ACPR/68/2024 du 30.01.2024 sur OMP/22888/2023 ( MP ) , REJETE

Descripteurs : AVOCAT D'OFFICE;REMPLACEMENT
Normes : CPP.134

république et

canton de Genève

POUVOIR JUDICIAIRE

P/6626/2023 ACPR/68/2024

COUR DE JUSTICE

Chambre pénale de recours

Arrêt du mardi 30 janvier 2024

 

Entre

A______, actuellement détenu à la prison de B______, représenté par Me C______, avocate,

recourant,


contre l'ordonnance de refus de remplacement du défenseur rendue le 4 décembre 2023 par le Ministère public,

et

LE MINISTÈRE PUBLIC de la République et canton de Genève, route de Chancy 6B, 1213 Petit-Lancy - case postale 3565, 1211 Genève 3,

intimé.


EN FAIT :

A. Par acte expédié le 15 décembre 2023, A______ recourt contre l'ordonnance du 4 décembre 2023, notifiée le 6 suivant, par laquelle le Ministère public a refusé de relever son défenseur d'office – Me D______ – de sa mission.

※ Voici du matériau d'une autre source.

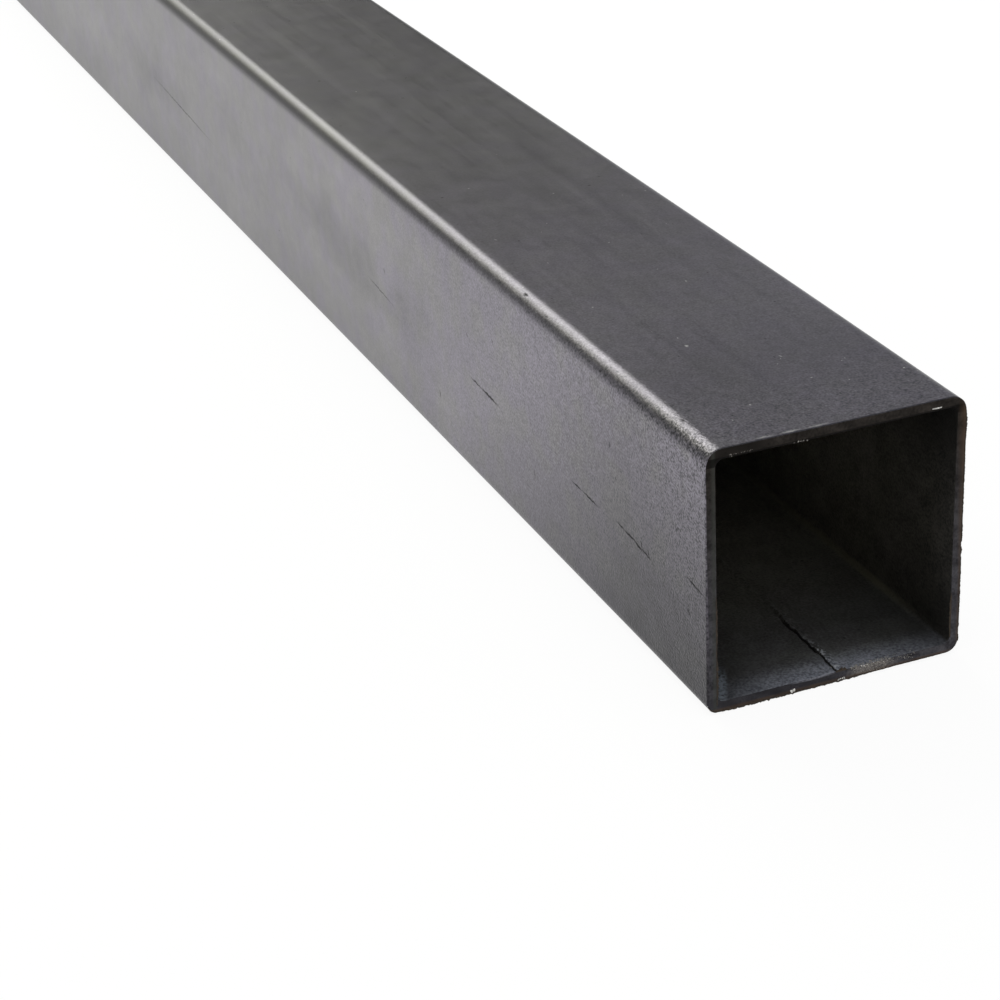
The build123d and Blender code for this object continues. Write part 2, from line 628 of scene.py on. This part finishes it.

Le recourant conclut à l'annulation de cette décision et à la désignation de MC______ en qualité de défenseur d'office, à compter du 9 novembre 2023.

B. Les faits pertinents suivants ressortent du dossier :

a. A______ est, principalement, prévenu de meurtre (art. 111 CP), actes d'ordre sexuel commis sur une personne incapable de discernement ou de résistance (art. 191 CP) et contrainte sexuelle (art. 189 CP).

b. Il a été arrêté le 24 mars 2023.

c. Par ordonnance du 26 mars 2023, il a été mis au bénéfice d'une défense d'office et Me D______ a été désignée en qualité de défenseur d'office.

d. Me D______ a assisté A______ lors des audiences d'instruction devant le Ministère public des 26 mars, 28 avril, 9 juin et 20 juillet 2023.

e. Lors de la première audience devant le Ministère public, le 26 mars 2023, A______ a expressément renoncé à une audience orale devant le Tribunal des mesures de contrainte et souhaité déposer des conclusions écrites, ce que Me D______ a fait.

f. À une date que le dossier ne permet pas de déterminer, Me D______ a débuté son congé maternité.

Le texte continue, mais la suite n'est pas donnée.